▶ _TASK TO CARRY OUT_: Write out the whole listing exactly as it stands.

▶ _INFORMATION SUPPLIED_:

****************************************

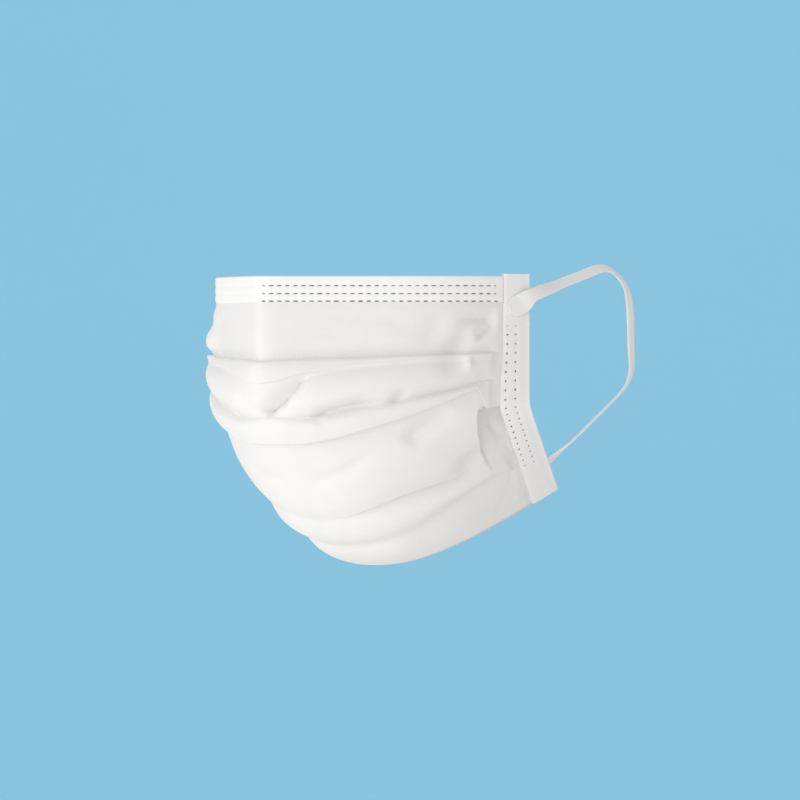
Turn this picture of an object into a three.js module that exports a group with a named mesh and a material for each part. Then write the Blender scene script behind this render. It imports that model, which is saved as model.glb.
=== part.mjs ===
// Pleated surgical face mask, shown as it is worn, with two elastic ear loops.
// Millimetres. +Z is up, the wearer faces -Y and the wearer's left is +X.
// The origin is the top of the nose ridge, where the mask sits on the wearer's nose.
// A place on the mask is (across, down, out): across runs from 0 at the nose ridge to 1 or -1 at a
// side edge, down from 0 at the top edge to 1 at the bottom edge, and out is the distance in
// millimetres in front of the worn form.

import * as THREE from 'three';

// Worn form
const HALF_SPAN = 60.8;        // nose ridge to side edge, sideways
const SIDE_BACK = 60.1;        // nose ridge to side edge, front to back
const SIDE_UPRIGHT = 40.6;     // side edge in front of the ear, which stands upright
const SIDE_JAW = 48;           // side edge below it, which runs back under the jaw
const JAW_IN = 0.354;          // direction of that run, as shares of its length
const JAW_BACK = 0.75;
const JAW_DOWN = 0.556;
const FRONT_DROP = 91.7;       // top of the nose ridge to the bottom edge under the chin
const FRONT_BACK = 57;         // how far back the bottom edge lies under the chin
const RIDGE_ROUNDING = 0.035;  // share of the half width over which the nose ridge is rounded
const KINK_ROUNDING = 0.02;    // share of the side edge over which its kink is rounded

// Cloth
const CLOTH = 1.5;             // wall of the layered cloth
const BINDING = 1;             // wall of the folded side bindings
const HEM = 1;                 // wall of the folded top hem
const GAP = 0.3;               // clearance between neighbouring pieces
const HEM_HEIGHT = 8.2;
const BINDING_WIDTH = 10.2;
const BINDING_RISE = 0.7;      // how far a binding stands above the hem
const PLEAT_LIFT = 2.8;        // how far the most open pleat stands out
const PANEL_PUFF = 3.2;        // how far the fullest panel between two pleats swells

// Ear loops
const LOOP_WIDTH = 4.4;
const LOOP_THICKNESS = 1;
const LOOP_REACH = 40;         // how far a loop stands off the line between its two ends
const RIGHT_SAG = 3.5;         // how much lower the right loop hangs at its full reach
const PAD_WIDTH = 7;           // width of the flattened upper end
const PAD_LENGTH = 7.4;
const UPPER_END = 0.1;         // height of the loop's two ends, as shares of the side edge
const LOWER_END = 0.885;

// Fineness of the mesh
const COLUMNS = 50;
const SWEEP_STEPS = 40;
const BINDING_STEPS = 22;
const LOOP_STEPS = 46;

const WHITE_CLOTH = { color: '#f1f0ec', roughness: 0.9, metalness: 0 };
const HEM_CLOTH = { color: '#eeede9', roughness: 0.85, metalness: 0 };
const BINDING_CLOTH = { color: '#f4f3ef', roughness: 0.8, metalness: 0 };
const ELASTIC = { color: '#f3eee4', roughness: 0.85, metalness: 0 };

// Length down the front, used to turn millimetres into shares of the height.
const FRONT_LENGTH = Math.hypot(FRONT_DROP, FRONT_BACK) * 1.085;
// Length from the nose ridge to a side edge, used the same way across.
const HALF_WIDTH = Math.hypot(HALF_SPAN, SIDE_BACK) * 1.02;

// The profile down the middle of the face. back is a share of FRONT_BACK and drop of FRONT_DROP.
const PROFILE = [
  { at: 0, back: 0, drop: 0 },
  { at: 0.12, back: 0, drop: 0.15 },
  { at: 0.25, back: 0, drop: 0.318 },
  { at: 0.36, back: 0.045, drop: 0.455 },
  { at: 0.48, back: 0.175, drop: 0.58 },
  { at: 0.6, back: 0.345, drop: 0.69 },
  { at: 0.74, back: 0.54, drop: 0.828 },
  { at: 0.88, back: 0.787, drop: 0.937 },
  { at: 1, back: 1, drop: 1 },
];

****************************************

▶ _EXERCISE RESULT_:
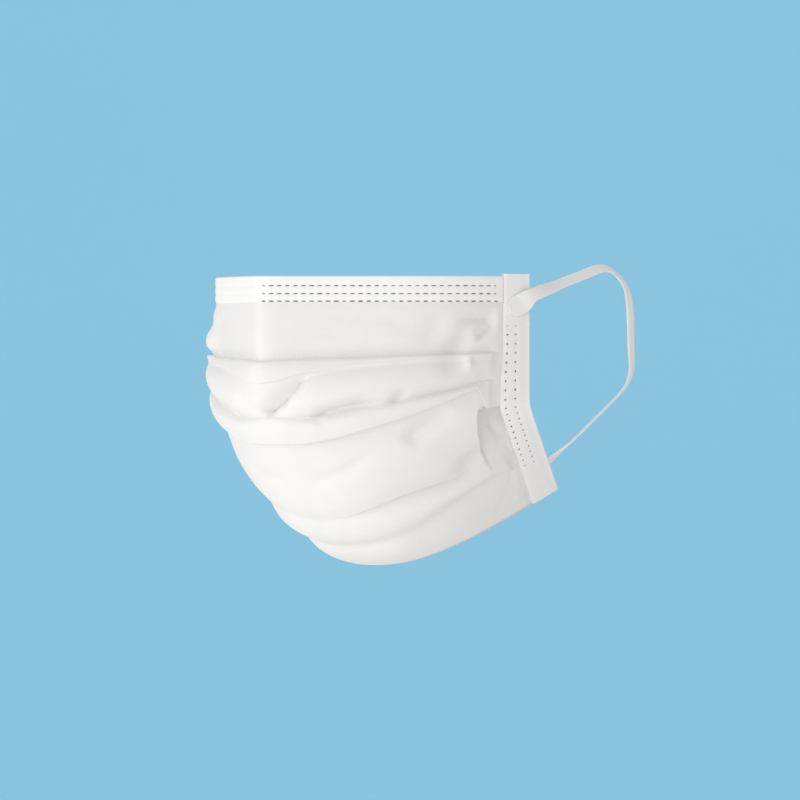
Turn this picture of an object into a three.js module that exports a group with a named mesh and a material for each part. Then write the Blender scene script behind this render. It imports that model, which is saved as model.glb.
=== part.mjs ===
// Pleated surgical face mask, shown as it is worn, with two elastic ear loops.
// Millimetres. +Z is up, the wearer faces -Y and the wearer's left is +X.
// The origin is the top of the nose ridge, where the mask sits on the wearer's nose.
// A place on the mask is (across, down, out): across runs from 0 at the nose ridge to 1 or -1 at a
// side edge, down from 0 at the top edge to 1 at the bottom edge, and out is the distance in
// millimetres in front of the worn form.

import * as THREE from 'three';

// Worn form
const HALF_SPAN = 60.8;        // nose ridge to side edge, sideways
const SIDE_BACK = 60.1;        // nose ridge to side edge, front to back
const SIDE_UPRIGHT = 40.6;     // side edge in front of the ear, which stands upright
const SIDE_JAW = 48;           // side edge below it, which runs back under the jaw
const JAW_IN = 0.354;          // direction of that run, as shares of its length
const JAW_BACK = 0.75;
const JAW_DOWN = 0.556;
const FRONT_DROP = 91.7;       // top of the nose ridge to the bottom edge under the chin
const FRONT_BACK = 57;         // how far back the bottom edge lies under the chin
const RIDGE_ROUNDING = 0.035;  // share of the half width over which the nose ridge is rounded
const KINK_ROUNDING = 0.02;    // share of the side edge over which its kink is rounded

// Cloth
const CLOTH = 1.5;             // wall of the layered cloth
const BINDING = 1;             // wall of the folded side bindings
const HEM = 1;                 // wall of the folded top hem
const GAP = 0.3;               // clearance between neighbouring pieces
const HEM_HEIGHT = 8.2;
const BINDING_WIDTH = 10.2;
const BINDING_RISE = 0.7;      // how far a binding stands above the hem
const PLEAT_LIFT = 2.8;        // how far the most open pleat stands out
const PANEL_PUFF = 3.2;        // how far the fullest panel between two pleats swells

// Ear loops
const LOOP_WIDTH = 4.4;
const LOOP_THICKNESS = 1;
const LOOP_REACH = 40;         // how far a loop stands off the line between its two ends
const RIGHT_SAG = 3.5;         // how much lower the right loop hangs at its full reach
const PAD_WIDTH = 7;           // width of the flattened upper end
const PAD_LENGTH = 7.4;
const UPPER_END = 0.1;         // height of the loop's two ends, as shares of the side edge
const LOWER_END = 0.885;

// Fineness of the mesh
const COLUMNS = 50;
const SWEEP_STEPS = 40;
const BINDING_STEPS = 22;
const LOOP_STEPS = 46;

const WHITE_CLOTH = { color: '#f1f0ec', roughness: 0.9, metalness: 0 };
const HEM_CLOTH = { color: '#eeede9', roughness: 0.85, metalness: 0 };
const BINDING_CLOTH = { color: '#f4f3ef', roughness: 0.8, metalness: 0 };
const ELASTIC = { color: '#f3eee4', roughness: 0.85, metalness: 0 };

// Length down the front, used to turn millimetres into shares of the height.
const FRONT_LENGTH = Math.hypot(FRONT_DROP, FRONT_BACK) * 1.085;
// Length from the nose ridge to a side edge, used the same way across.
const HALF_WIDTH = Math.hypot(HALF_SPAN, SIDE_BACK) * 1.02;

// The profile down the middle of the face. back is a share of FRONT_BACK and drop of FRONT_DROP.
const PROFILE = [
  { at: 0, back: 0, drop: 0 },
  { at: 0.12, back: 0, drop: 0.15 },
  { at: 0.25, back: 0, drop: 0.318 },
  { at: 0.36, back: 0.045, drop: 0.455 },
  { at: 0.48, back: 0.175, drop: 0.58 },
  { at: 0.6, back: 0.345, drop: 0.69 },
  { at: 0.74, back: 0.54, drop: 0.828 },
  { at: 0.88, back: 0.787, drop: 0.937 },
  { at: 1, back: 1, drop: 1 },
];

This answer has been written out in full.